March 19, 2009

PRE-ACTION DISCOVERY: Fishing on both sides of the Altantic

Filed under: 1 — ruleswatch @ 9:06 pm

A recent post on a UK [Wordpress] blog (“Data – where is it”)– apparently maintained by an alliance of UK electronic discovery, forensic and like technical experts, with some interesting material– has just visited “pre-action” (before a court proceeding has been begun) disclosure of documents.

Current UK civil procedure does provide a specific process for the disclosure of documents at the pre-proceeding stage, but the scope is limited. The governing English rules [Rule 31.16] provide for the possibility of court-ordered pre-action disclosure but only where there is likely to be an action and the disclosure sought would be effectively between parties to, and within the parameters fixed by the scope of, the likely action. The rule also explicitly preserves other common law (or presumably, equitable) rights of disclosure of documents [Rule 31.18].

But the extent to which the rule will be exercisable by any anxious applicant seems to be very tightly drawn. Black et al v. Sunimoto Corporation [2001] EWCA Civ 1819, a comparatively recent attempt to invoke the rule, sees sharp boundaries on how far the rule might go. The first instance court had allowed an order for disclosure of documents and Black seemed well on his way to constructing his claim. The court of appeal, however, seemed to feel that Black’s industrious case-building was simply going too far. Citing older and more conservative authority than one or two other cases that seem to be around, the court set out a principled basis for tight-fistedness in producing pre-action discovery of documents:

“It has to be remembered by all concerned that we do not have in this country an inquisitorial procedure for civil litigation. Our procedure is accusatorial. Those who make charges must state right at the beginning what they are and what facts they are based on. They must not use Anton Piller orders as a means of finding out what sort of charges they can make.”

Hytrac Conveyors Ltd v. Conveyors International Ltd [1982] 3 All ER 415 cited in the more recent Black et al v. Sunimoto Corporation [2001] EWCA Civ 1819

Nova Scotia’s old rules had made provision for court-ordered pre-action discovery (1972 Rule 18.02 provided:

Unless the court otherwise orders, an examination for discovery shall take place, …(c) where a proceeding has not been commenced, when the court orders.

but, to the extent there had ever been an attempt to access it, the judges who were approached on the point jealously guarded the door and instances of access granted, if any, were rare.

The new Rules appear to be much less generous in scope than the earlier rules in giving limited,specific direction as to where discovery can be ordered:

Rule 18.12 (2) provides:

A judge may order discovery before a proceeding has started in one of the following circumstances:

(a) the party who moves for the discovery wishes to start a proceeding but is prevented from doing so immediately, and evidence needs to be preserved;
(b) a proceeding is likely to be started against the party who moves for the discovery, and evidence needs to be preserved;
(c) a court outside Nova Scotia requests assistance.

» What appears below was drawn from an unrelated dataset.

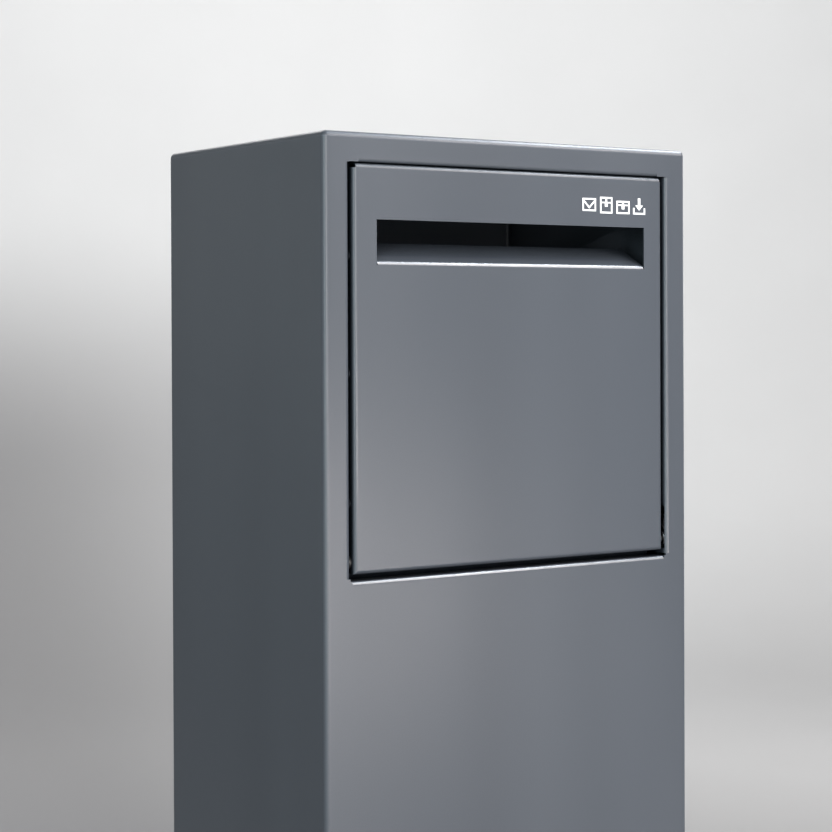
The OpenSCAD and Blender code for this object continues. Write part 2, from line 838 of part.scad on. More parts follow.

So, on paper, it seems, the current Nova Scotia rules apparently restrict the broad scope of disclosure from what they used to be. In reality, however, by limiting the scope of the power to the preservation of evidence or to the request of an outside court, the practical effect will no doubt continue to be very much the same as it has been.

One last word on these insights from the UK: there is room to manoeuver. In another 2001 case, Bermuda International Securities Limited v. KPMG [2001] EWCA CIV 269, the Court of Appeal was more forthcoming than Black in a case of apprehended auditor’s negligence. (The theory of the applicant was that certain errors committed by Bermuda in remitting taxes ought to have been flagged when the firm’s accounts were being audited.) They ordered disclosure.

In doing so, however, the court made an extremely interesting observations as to costs. Although Bermuda’s efforts to obtain documents were successful, and even thought they overcame strong resistance by KPMG, the court made the following observation on costs following the application–

“In my view it is important that it is recognised that in relation to pre-action disclosure, the cost of the actual exercise will be paid by the applicant for that disclosure. But so far as the application is concerned if it has been unreasonably resisted, those are the very circumstances contemplated where the order for costs may be different.”

The lesson for us prctising in Nova Scotia courts under our rules, is that there is little scope for rule-based pre-proceeding disclosure, that the resistance to the idea is principle based and getting it, however stoutly resisted, will likely mean that the applicant will be left to bear his own costs.

Now in the meantime, there is the whole other ball game of equitable disclosure, pre-trial on which there is more to come.